Per creare una firma digitale utilizzabile per creare documenti firmati in formato CAdES o PAdES è possibile rivolgersi a uno dei prestatori di servizi fiduciari indicati sul sito di AgID.
Una volta ottenuta la firma digitale, con il formato CAdES si potranno firmare digitalmente tutti i tipi di documenti, anche DOCX, ODT, XSLX e così via. Il destinatario dovrà tuttavia aprire il file con un software capace di gestire la busta che contiene il file vero e proprio (.p7m
).
Nel caso di PAdES, invece, si potranno firmare soltanto documenti PDF che manterranno però il loro formato e la loro estensione. Potranno essere aperti con qualunque visualizzatore di file PDF.
I prestatori di servizi fiduciari offrono vari kit di firma digitale che si basano su combinazioni di lettori più smart card (nel caso in cui si possedesse già un lettore come questo si può richiedere solo la smart card CNS) oppure su token simili a una normale chiavetta USB.
Con la firma digitale remota il certificato di firma digitale viene conservato sui server del certificatore quindi non è più neppure necessario disporre di un lettore, di una smart card o di un token USB.
L’unica “limitazione” è che per apporre la firma digitale bisognerà necessariamente essere connessi alla rete Internet.
Per applicare la firma elettronica digitale su un documento, da PC o smartphone, si dovrà scaricare e installare l’applicazione fornita dal certificatore e inserire il codice OTP (one time password) generato dall’app o dal token collegato al servizio di firma.
Il certificatore prevede infatti che l’utente titolare di un certificato di firma digitale, nel momento in cui desideri sottoscrivere un documento, inserisca un codice di conferma (OTP appunto). Si tratta di uno strumento di sicurezza per far sì che soltanto colui che è in possesso del dispositivo sul quale è stata installata l’app per la generazione dei codici OTP sia autorizzato ad apporre la firma digitale (autenticazione a due fattori).
Stando ai dati AgID a luglio 2020 l’80% dei certificati emessi in Italia sono quelli per la firma digitale remota, il restante 20% per la firma digitale “classica”.
L’app gratuita per Android e iOS Firmo con CIE permette di creare una firma digitale sfruttando la nuova Carta d’Identità Elettronica (CIE).
Installandola su uno smartphone dotato di chip NFC (NFC cos’è come funziona e a che cosa serve) è possibile firmare documenti PDF usando solo il dispositivo mobile.

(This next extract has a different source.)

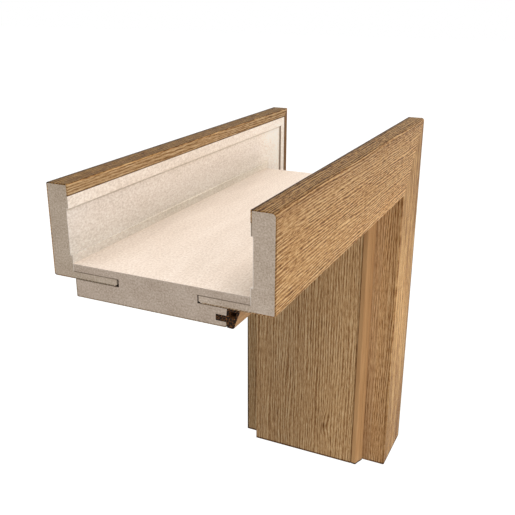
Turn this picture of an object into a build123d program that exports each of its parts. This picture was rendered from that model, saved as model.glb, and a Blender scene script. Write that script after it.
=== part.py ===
"""Corner of an adjustable door casing frame, cut short on its head and on its jamb.

Head and jamb have one section. A grooved lining board spans the wall's thickness,
and a casing with a tongue covers the wall's edge on each side. The front casing is
fixed. The rear casing draws out of its groove to suit the wall. All runs are
mitred at the corner.

X runs along the head towards the outer corner, Y from the front casing to the rear
one, Z up the jamb. The origin is on the jamb lining's wall side, at mid depth and
halfway up the cut jamb. Sizes are in millimetres.
"""

import os

from build123d import *

# Overall size of the cut corner
frame_depth = 151.9
head_length = 337.5
jamb_length = 337.5

# Casing section, with its skins
casing_width = 60.0
casing_thickness = 15.3
front_edge_radius = 3.0
rear_edge_radius = 1.0
inner_edge_radius = 1.2
back_edge_radius = 0.5

# Back of the casing: a land under the outer edge, a relief, a land on the lining
upper_land_width = 15.1
relief_depth = 1.5
lower_land_height = 5.4

# Tongues and the grooves that take them
tongue_thickness = 4.6
front_tongue_length = 33.0
rear_tongue_length = 31.8
tongue_nose_run = 2.2
tongue_nose_rise = 1.1
sliding_clearance = 0.2
front_groove_spare = 0.7
rear_groove_spare = 1.4

# Lining section, with its skins
lining_thickness = 21.7
groove_lip_thickness = 5.0
rebate_depth = 14.7
rebate_edge_radius = 1.5
soffit_edge_radius = 0.5
rear_reveal_gap = 0.9

# Skins: oak veneer on what shows in the room, paper film on what faces the wall
veneer_thickness = 0.7
film_thickness = 0.3
veneer_wrap_width = 7.5

# Soft seal in the rebate
seal_lip_width = 8.4
seal_heel_width = 7.5
seal_waist_width = 5.2
seal_foot_width = 4.2
seal_tip_width = 3.3
seal_wall = 1.2
seal_edge_radius = 0.4
seal_tip_overhang = 0.2
seal_lip_gap = 0.3
stem_length = 7.3
stem_thickness = 3.9
stem_clearance = 0.05
kerf_to_soffit = 3.3

# Heights from the lining's wall side, outwards positive
soffit = -lining_thickness
groove_roof = -groove_lip_thickness
tongue_top = groove_roof - sliding_clearance
foot = tongue_top - tongue_thickness
groove_floor = foot - sliding_clearance
casing_rise = foot + casing_width
land_edge = casing_rise - upper_land_width
wrap_edge = casing_rise - veneer_wrap_width
kerf_floor = soffit + kerf_to_soffit
stem_floor = kerf_floor + stem_clearance
stem_roof = stem_floor + stem_thickness
kerf_roof = stem_roof + stem_clearance
seal_top = foot - seal_lip_gap
seal_heel = (seal_top + stem_roof) / 2
seal_tip = soffit - seal_tip_overhang

# Depths from the front casing's face
half_depth = frame_depth / 2
rear_lip_end = frame_depth - casing_thickness
rebate_face = casing_thickness + rebate_depth
front_groove_end = casing_thickness + front_tongue_length + front_groove_spare
rear_groove_end = rear_lip_end - rear_tongue_length - rear_groove_spare
lining_back = rear_lip_end - rear_reveal_gap
kerf_end = rebate_face + stem_length + stem_clearance

# Where the two runs lie and where they meet
lining_length = jamb_length - casing_rise
head_level = lining_length / 2
head_start = casing_rise - head_length
outer_top = head_level + casing_rise
head_section = Plane((head_start, 0, head_level), x_dir=(0, 1, 0), z_dir=(1, 0, 0))
jamb_section = Plane((0, 0, outer_top), x_dir=(0, 1, 0), z_dir=(0, 0, -1))
mitre = Plane((casing_rise, 0, outer_top), x_dir=(0, 1, 0), z_dir=(1, 0, -1))

FRONT = -1
REAR = 1


def at(depth, height, side=FRONT):
    """Point of the section at a depth from the side's own casing face."""
    return (side * (half_depth - depth), height)


def face_of(points, side=FRONT):
    """Flat face through points, each a depth and a height."""
    with BuildSketch() as section:
        with BuildLine():
            Polyline([at(depth, height, side) for depth, height in points], close=True)
        make_face()
    return section.sketch


def corner(section, depth, height, side=FRONT):
    """The section's corner at a depth and a height."""
    return section.vertices().sort_by_distance(at(depth, height, side))[0]


def casing_back(skin):
    """Points down a casing's wall side, from the veneer's edge to the tongue, under a skin."""
    back = casing_thickness - skin
    return [
        (back, wrap_edge),
        (back, land_edge + skin),
        (back - relief_depth, land_edge + skin),
        (back - relief_depth, lower_land_height - skin),
        (back, lower_land_height - skin),
        (back, tongue_top),
    ]


def casing_tongue(tongue_length):
    """Points round a casing's tongue, over its end and down the eased nose."""
    tongue_end = casing_thickness + tongue_length
    return [
        (tongue_end, tongue_top),
        (tongue_end, foot + tongue_nose_rise),
        (tongue_end - tongue_nose_run, foot),
    ]


def whole_casing(side, tongue_length, edge_radius):
    """Section of a casing, skins and all, with its outer edge rounded."""
    show_face = [(0, foot), (0, casing_rise), (casing_thickness, casing_rise)]
    with BuildSketch() as section:
        add(face_of([*show_face, *casing_back(0), *casing_tongue(tongue_length)], side))
        fillet(corner(section, 0, foot, side), inner_edge_radius)
        fillet(corner(section, 0, casing_rise, side), edge_radius)
        fillet(corner(section, casing_thickness, casing_rise, side), back_edge_radius)
    return section.sketch


def casing_core(side, tongue_length, edge_radius):
    """Section of a casing's board, under its skins, with the whole tongue."""
    skin = veneer_thickness
    under_veneer = [
        (skin, foot + skin),
        (skin, casing_rise - skin),
        (casing_thickness - skin, casing_rise - skin),
        (casing_thickness - skin, wrap_edge),
    ]
    veneer_end = (casing_thickness + tongue_length - tongue_nose_run, foot + skin)
    back = casing_back(film_thickness)
    with BuildSketch() as section:
        add(face_of([*under_veneer, *back, *casing_tongue(tongue_length), veneer_end], side))
        fillet(corner(section, skin, foot + skin, side), inner_edge_radius - skin)
        fillet(corner(section, skin, casing_rise - skin, side), edge_radius - skin)
    return section.sketch


def casing_backing(side):
    """Section of the film on a casing's wall side, which follows the relief."""
    return face_of([*casing_back(0), *reversed(casing_back(film_thickness))], side)


def casing_veneer(side, tongue_length, edge_radius):
    """Section of the veneer, from behind the outer edge round to the tongue's nose."""
    with BuildSketch() as section:
        add(whole_casing(side, tongue_length, edge_radius))
        add(casing_core(side, tongue_length, edge_radius), mode=Mode.SUBTRACT)
        add(casing_backing(side), mode=Mode.SUBTRACT)
    return section.sketch


def lining_core():
    """Section of the lining board, with both grooves and the seal's kerf."""
    skin = veneer_thickness
    points = [
        (casing_thickness, -film_thickness),
        (rear_lip_end, -film_thickness),
        (rear_lip_end, groove_roof),
        (rear_groove_end, groove_roof),
        (rear_groove_end, groove_floor),
        (lining_back - skin, groove_floor),
        (lining_back - skin, soffit + skin),
        (rebate_face + skin, soffit + skin),
        (rebate_face + skin, kerf_floor),
        (kerf_end, kerf_floor),
        (kerf_end, kerf_roof),
        (rebate_face, kerf_roof),
        (rebate_face, groove_floor),
        (front_groove_end, groove_floor),
        (front_groove_end, groove_roof),
        (casing_thickness, groove_roof),
    ]
    with BuildSketch() as section:
        add(face_of(points))
        fillet(corner(section, rebate_face + skin, soffit + skin), rebate_edge_radius - skin)
    return section.sketch


def lining_veneer():
    """Section of the veneer on the soffit, turned up the rebate and the back edge."""
    skin = veneer_thickness
    points = [
        (lining_back, groove_floor),
        (lining_back, soffit),
        (rebate_face, soffit),
        (rebate_face, kerf_floor),
        (rebate_face + skin, kerf_floor),
        (lining_back - skin, kerf_floor),
        (lining_back - skin, groove_floor),
    ]
    with BuildSketch() as section:
        add(face_of(points))
        fillet(corner(section, rebate_face, soffit), rebate_edge_radius)
        fillet(corner(section, lining_back, soffit), soffit_edge_radius)
        add(lining_core(), mode=Mode.SUBTRACT)
    return section.sketch


def lining_backing():
    """Section of the film on the lining's wall side."""
    across = [casing_thickness, rear_lip_end]
    wall_side = [(depth, 0) for depth in across]
    board_side = [(depth, -film_thickness) for depth in reversed(across)]
    return face_of([*wall_side, *board_side])


def door_seal():
    """Section of the seal: a stem in the kerf, and a hollow lip that meets the door."""
    outline = [
        (rebate_face, seal_top),
        (rebate_face - seal_lip_width, seal_top),
        (rebate_face - seal_heel_width, seal_heel),
        (rebate_face - seal_waist_width, stem_floor),
        (rebate_face - seal_foot_width, soffit),
        (rebate_face - seal_tip_width, seal_tip),
        (rebate_face, soffit),
        (rebate_face, stem_floor),
        (rebate_face + stem_length, stem_floor),
        (rebate_face + stem_length, stem_roof),
        (rebate_face, stem_roof),
    ]
    chamber = [
        (rebate_face - seal_wall, seal_top - seal_wall),
        (rebate_face - seal_heel_width + seal_wall, seal_top - seal_wall),
        (rebate_face - seal_heel_width + seal_wall, seal_heel),
        (rebate_face - seal_waist_width + seal_wall, stem_roof),
        (rebate_face - seal_wall, stem_roof),
    ]
    with BuildSketch() as section:
        add(face_of(outline))
        fillet(section.vertices().group_by(Axis.X)[0], seal_edge_radius)
        with BuildSketch(mode=Mode.SUBTRACT) as hollow:
            add(face_of(chamber))
            fillet(hollow.vertices(), seal_edge_radius)
    return section.sketch


front_casing = (FRONT, front_tongue_length, front_edge_radius)
rear_casing = (REAR, rear_tongue_length, rear_edge_radius)
sections = {
    "lining_core": lining_core(),
    "lining_veneer": lining_veneer(),
    "lining_backing": lining_backing(),
    "front_casing_core": casing_core(*front_casing),
    "front_casing_veneer": casing_veneer(*front_casing),
    "front_casing_backing": casing_backing(FRONT),
    "rear_casing_core": casing_core(*rear_casing),
    "rear_casing_veneer": casing_veneer(*rear_casing),
    "rear_casing_backing": casing_backing(REAR),
    "door_seal": door_seal(),
}
runs = {
    "head": (head_section, head_length, Keep.BOTTOM),
    "jamb": (jamb_section, jamb_length, Keep.TOP),
}

os.makedirs("parts", exist_ok=True)

for run_name, (section_plane, run_length, own_side) in runs.items():
    for piece_name, section in sections.items():
        with BuildPart() as piece:
            with BuildSketch(section_plane):
                add(section)
            extrude(amount=run_length)
            split(bisect_by=mitre, keep=own_side)
        piece.part.label = f"{run_name}_{piece_name}"
        export_step(piece.part, f"parts/{piece.part.label}.step")
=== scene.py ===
# %% [markdown]
# # A mitred corner of an adjustable door casing frame
#
# The solids come from the CAD model and stay where they are: two lining boards,
# four casings, their oak veneer and their cream backing film. This lesson gives each
# of them its finish, makes the two rubber seals finely, and sets up a plain studio.
# The frame holds every solid in metres, at rest, so its boxes are the ruler for
# everything that follows.

# %% Load the frame
import math

import bpy
from mathutils import Matrix, Vector


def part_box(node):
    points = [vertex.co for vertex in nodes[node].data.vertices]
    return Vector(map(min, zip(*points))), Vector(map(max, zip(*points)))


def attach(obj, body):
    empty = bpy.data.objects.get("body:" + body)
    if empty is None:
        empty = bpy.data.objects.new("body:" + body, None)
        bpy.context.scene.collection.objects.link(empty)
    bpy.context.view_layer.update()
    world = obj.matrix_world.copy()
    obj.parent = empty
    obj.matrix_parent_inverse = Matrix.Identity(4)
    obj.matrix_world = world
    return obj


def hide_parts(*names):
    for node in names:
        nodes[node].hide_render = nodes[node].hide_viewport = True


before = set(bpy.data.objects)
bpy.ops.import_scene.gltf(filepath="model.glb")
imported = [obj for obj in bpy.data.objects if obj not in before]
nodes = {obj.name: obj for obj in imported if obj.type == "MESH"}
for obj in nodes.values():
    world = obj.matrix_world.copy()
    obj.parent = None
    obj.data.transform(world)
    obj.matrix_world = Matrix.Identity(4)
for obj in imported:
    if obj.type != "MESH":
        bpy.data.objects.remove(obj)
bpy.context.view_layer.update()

# %% [markdown]
# ## The section's main lines
#
# Head and jamb share one section. The head's section lies in Y and Z, and the jamb's
# in Y and X, turned through the mitre, so a height over the head lining's wall side
# becomes an X on the jamb. Reading these lines from the nodes' boxes keeps the
# finishes on the solids when a size changes. What no box shows, such as the width of
# the land under the veneer's edge, is a named value that repeats the CAD's.

# %% Read the lines from the boxes
lining_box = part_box("head_lining_core")
lining_film_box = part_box("head_lining_backing")
soffit_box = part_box("head_lining_veneer")
front_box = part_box("head_front_casing_veneer")
rear_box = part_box("head_rear_casing_veneer")
rear_film_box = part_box("head_rear_casing_backing")
seal_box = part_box("head_door_seal")

MM = 0.001
LAND_WIDTH = 7.6 * MM
head_cut = lining_box[0].x
jamb_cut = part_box("jamb_lining_core")[0].z
rear_face = rear_box[1].y
rebate_face = soffit_box[0].y
wall_side = lining_film_box[1].z
soffit = soffit_box[0].z - wall_side
casing_foot = front_box[0].z - wall_side
casing_top = front_box[1].z - wall_side
land_face = rear_film_box[0].y
front_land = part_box("head_front_casing_backing")[1].y
wrap_edge = rear_film_box[1].z - wall_side
land_edge = wrap_edge - LAND_WIDTH
tongue_ends = (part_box("head_front_casing_core")[1].y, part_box("head_rear_casing_core")[0].y)
lip_ends = (lining_film_box[0].y, lining_film_box[1].y)
heights = (soffit, casing_foot, casing_top)
print("heights over the wall side, mm:", [round(height / MM, 2) for height in heights])
print("tongue ends, mm:", [round(end / MM, 2) for end in tongue_ends])

# %% [markdown]
# ## Writing a finish as a sum
#
# A procedural finish is arithmetic on the place of each point: waves, noises and
# masks, added and multiplied. Wiring that by hand takes a line for every link. A
# small class that turns `+`, `-` and `*` into Math nodes lets each finish read like
# the sum that it is. Places are in millimetres, the unit in which wood grain and
# paper mottling are easy to picture.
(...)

Gli sviluppatori di Firmo con CIE osservano che “alcuni software di verifica della firma elettronica diffusi sul mercato italiano non verificano correttamente la firma elettronica apposta con Firmo con CIE (segnalando erroneamente che la firma non è valida) poiché non implementano correttamente le direttive dell’articolo 61 del DPCM 22/02/2013 e le direttive europee eIDAS“.
In ogni caso la firma apposta con la CIE è una FEA (Firma Elettronica Avanzata) e non una FEQ peraltro valevole come tale solo per i documenti trasmessi alla Pubblica Amministrazione (PA). Alcune TS-CNS (tessere sanitarie utilizzabili come CNS) rilasciate dalle Regioni integrano il certificato di firma digitale: anche in questo caso si può al massimo parlare di FEA solo per i documenti firmati e trasmessi alla PA.